‘Every firefighter in the world will think it could have been one of us’: fire choir marks 9/11
On the 15th anniversary of the twin tower attack, members of Cheshire’s Fire Choir are singing their hearts out on a charity single
Until three years ago, the only singing Cheshire fire service area manager Gus O’Rourke had ever done was in the pub with a pint.
“In my 26 years with the fire service, I never imagined I’d be in a choir,” says O’Rourke. But when professional conductor Gareth Malone set up the Cheshire Fire Choir in 2013 for the BBC series The Choir: Sing While you Work, O’Rourke, a former rugby player from Warrington, signed up to encourage the rest of his team to do the same. He is now one of a 26-strong ensemble of firefighters and other staff from the Cheshire Fire and Rescue Service.
“I certainly never imagined we’d perform at the Ground Zero Memorial Plaza in New York, or in front of firefighters who’d lost their friends in the 9/11 attack,” says O’Rourke, But that’s exactly what the fire choir did in February, in tribute to the 342 firefighters killed on that day, 15 years ago.
Standing in the rain, the choir performed Bruce Springsteen’s The Rising, a song that tells the story of a firefighter who was inside one of the twin towers and realises he isn’t going to survive. It’s a song that resonates with all firefighters, whether in Macclesfield or New York City, says O’Rourke.

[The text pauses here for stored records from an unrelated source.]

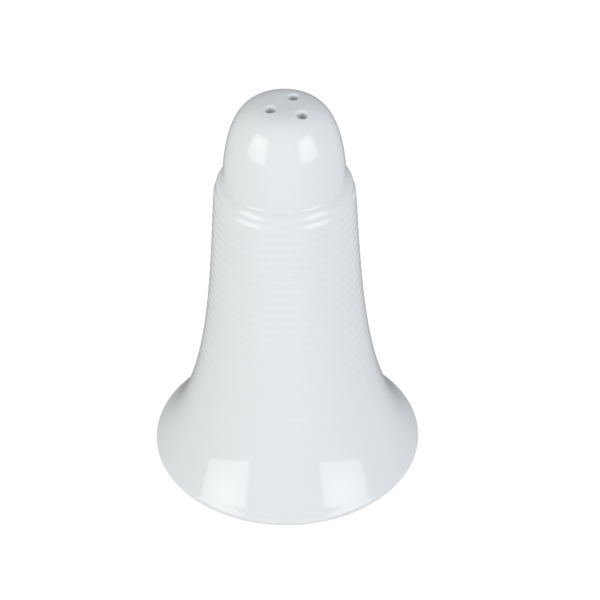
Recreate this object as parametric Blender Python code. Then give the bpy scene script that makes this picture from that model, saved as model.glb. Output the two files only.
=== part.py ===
"""A table salt shaker: a slip-cast, glazed porcelain body and the soft stopper that closes its filling hole.

Units are metres and +Z is up. The origin is the middle of the foot, on the surface that the shaker stands on.
"""

import math

import bpy
from mathutils import Vector

MM = 0.001

# Overall size
HEIGHT = 85.0 * MM
FOOT_RADIUS = 28.0 * MM

# Dome: a thimble that stands on the shoulder, blunt at the crown
DOME_HEIGHT = 16.8 * MM
DOME_RADIUS = 12.0 * MM
DOME_SIDE_POWER = 1.8
DOME_CROWN_POWER = 4.1

# Shoulder and column
SHOULDER_WIDTH = 2.0 * MM
SHOULDER_HEIGHT = 4.6 * MM
CREASE_FILLET = 1.2 * MM
COLUMN_TAPER = math.radians(4.3)

# Flare: one Bezier curve from the column to the foot's lip
FLARE_TOP_HANDLE = 15.7 * MM
FLARE_FOOT_HANDLE = 15.8 * MM
FLARE_FOOT_SLOPE = math.radians(48.0)
LIP_RADIUS = 1.0 * MM
LIP_HEIGHT = 2.2 * MM
LIP_UNDERCUT = math.radians(45.0)

# Turned rings on the shoulder, the column and the flare
RING_PITCH = 2.0 * MM
RING_DEPTH = 0.18 * MM
RING_COUNT = 27
FADING_RINGS = 6

# Foot ring, recess and cast wall
FOOT_BEVEL = 1.7 * MM
FOOT_RING_WIDTH = 2.3 * MM
RECESS_DEPTH = 4.0 * MM
RECESS_DRAFT = 1.0 * MM
FLOOR_THICKNESS = 3.2 * MM
WALL = 3.0 * MM

# Pour holes, set a little off the body's axis
POUR_HOLE_COUNT = 3
POUR_HOLE_RADIUS = 0.95 * MM
POUR_LIP = 0.45 * MM
POUR_CIRCLE_RADIUS = 3.5 * MM
POUR_CIRCLE_CENTRE = Vector((0.9 * MM, -0.9 * MM, 0.0))
POUR_FIRST_ANGLE = math.radians(75.0)

# Filling hole and stopper
FILLING_HOLE_RADIUS = 9.0 * MM
STOPPER_GAP = 0.3 * MM
FLANGE_OVERLAP = 2.0 * MM
FLANGE_THICKNESS = 1.4 * MM
SHANK_LENGTH = 8.5 * MM
SHANK_WALL = 2.0 * MM
SHANK_TIP = 1.5 * MM
SHANK_CHAMFER = 1.0 * MM
SEAL_RIB_HEIGHT = 0.5 * MM
SEAL_RIB_LENGTH = 0.9 * MM
GRIP_BAR_WIDTH = 2.4 * MM
GRIP_BAR_INSET = 0.5 * MM

# Faceting
BODY_SEGMENTS = 48
HOLE_SEGMENTS = 16
DOME_STEPS = 9
SHOULDER_STEPS = 24
CREASE_STEPS = 3
FLARE_STEPS = 96
LIP_STEPS = 6
CAVITY_FLARE_STEPS = 8

COLUMN_RADIUS = DOME_RADIUS + SHOULDER_WIDTH
CREASE_Z = HEIGHT - DOME_HEIGHT
COLUMN_TOP_Z = CREASE_Z - SHOULDER_HEIGHT
FLOOR_TOP_Z = RECESS_DEPTH + FLOOR_THICKNESS
FOOT_RING_OUTER = FOOT_RADIUS - FOOT_BEVEL
FOOT_RING_INNER = FOOT_RING_OUTER - FOOT_RING_WIDTH
OVERCUT = 1.0 * MM


def clear_scene():
    for obj in list(bpy.data.objects):
        bpy.data.objects.remove(obj, do_unlink=True)


def make_material(name, colour, roughness):
    material = bpy.data.materials.new(name)
    material.use_nodes = True
    shader = material.node_tree.nodes["Principled BSDF"]
    shader.inputs["Base Color"].default_value = (*colour, 1.0)
    shader.inputs["Roughness"].default_value = roughness
    shader.inputs["Metallic"].default_value = 0.0
    return material


def turned(name, outline, segments):
    """A solid turned around Z from an outline of (radius, z) points that runs down its outer side."""
    mesh = bpy.data.meshes.new(name)
    points = [(radius, 0.0, z) for radius, z in outline]
    edges = [(index, index + 1) for index in range(len(outline) - 1)]
    mesh.from_pydata(points, edges, [])
    obj = bpy.data.objects.new(name, mesh)
    bpy.context.collection.objects.link(obj)
    screw = obj.modifiers.new("turn", "SCREW")
    screw.axis = "Z"
    screw.steps = segments
    screw.render_steps = segments
    screw.use_merge_vertices = True
    screw.merge_threshold = 0.01 * MM
    screw.use_smooth_shade = True
    return obj


def hide_cutter(obj):
    obj.hide_render = True
    obj.display_type = "WIRE"


def cut(obj, cutter):
    hide_cutter(cutter)
    difference = obj.modifiers.new(cutter.name, "BOOLEAN")
    difference.operation = "DIFFERENCE"
    difference.solver = "EXACT"
    difference.object = cutter


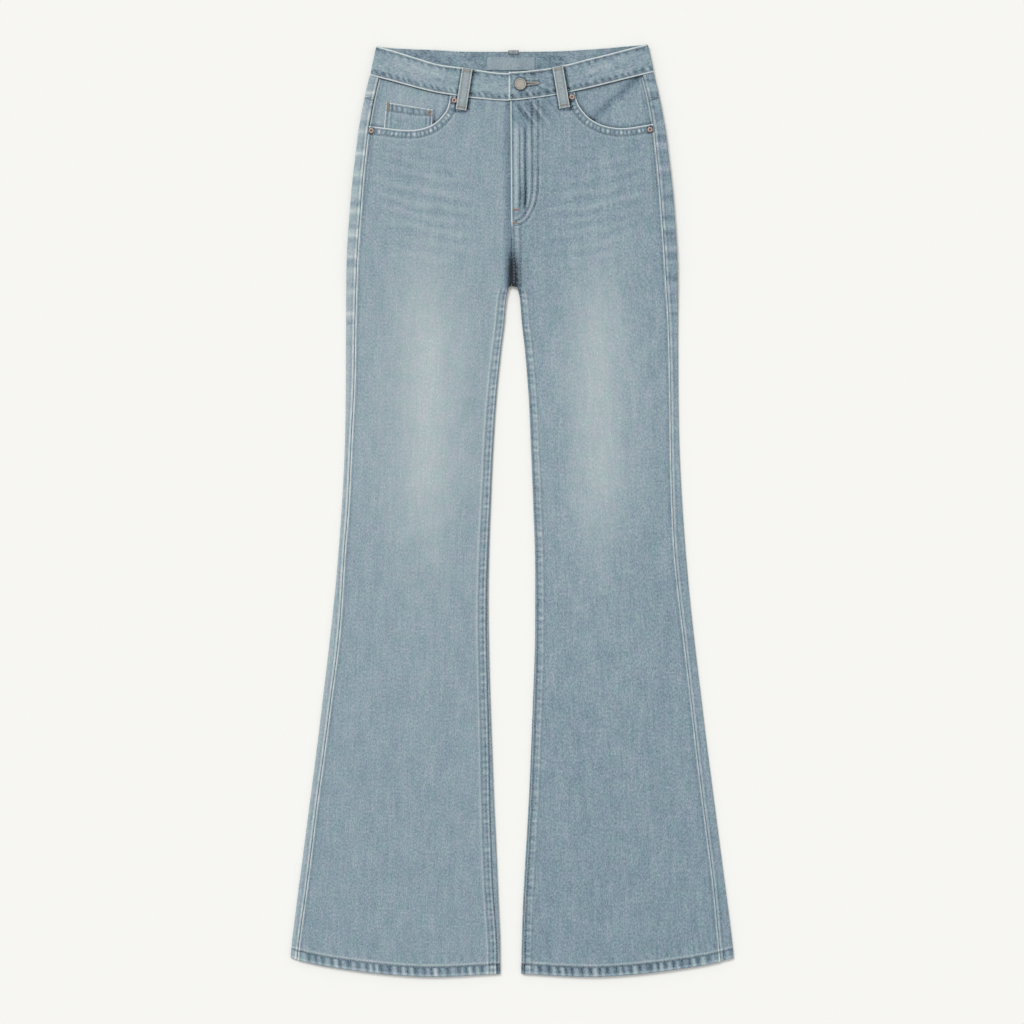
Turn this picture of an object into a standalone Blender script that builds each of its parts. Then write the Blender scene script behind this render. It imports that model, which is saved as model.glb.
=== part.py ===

“Firefighters are firefighters. All the men and women who work in the fire service, wherever they are in the world, they know what they’re putting on the line when there is a fire in a building,” he says. “When you hear of a firefighter’s death, every firefighter in the world will think it could have been any one of us – there but for the grace of God.”
The last firefighter to die in action in the UK was 38-year-old Stephen Hunt in 2013, just across the border in Manchester. The choir is now releasing its rendition of the Springsteen song as a charity single, to mark the 15th anniversary of 9/11 and raise money for the Fire Fighters Charity, which supports people in the fire and rescue community who are in need.
It was an impromptu performance for the firefighters at Ladder 10, Engine 10 – the nearest fire station to Ground Zero – that the Cheshire choir members will remember the most from their trip to New York. “They were our smallest audience, but by far our most important,” says O’Rourke. Six fire fighters from that station were killed during the 9/11 attacks. When O’Rourke looked up nervously, halfway through singing, two of the firefighters had tears in their eyes.
“There is a collegial spirit and bond among firefighters throughout the world,” says O’Rourke. “It’s an incredible family, you can go into any station in the world and you’ll be invited inside for a drink, and within minutes it will be like you’ve known each other for years.”
Cheshire firefighter Matt Lloyd, a tenor in the choir who sings the solo at the opening of the song, was also there in February. “The guys thought it was amazing,” he says. “It got very emotional and felt very poignant.” Lloyd convinced his watch manager, Phil Marke, to join the choir with him when it was first advertised on the station’s intranet. “No matter how rough your day has been, singing completely takes you out of yourself and makes you feel good,” says Marke. “Being part of a choir requires a lot of concentration and it gives you a real buzz – there are definite health benefits.”
Like other fire services, Cheshire has seen its share of cuts, but choir practice is a chance to escape that. “We have issues with cuts – some are forced upon us, and we have had to downgrade a few of our stations – but even that doesn’t dint our spirit,” says O’Rourke.
Three years since it first began, the choir is still going strong and has set its sights on repeating the success of the Lewisham NHS Trust choir whose own charity single beat Justin Bieber to Christmas Number 1 last year.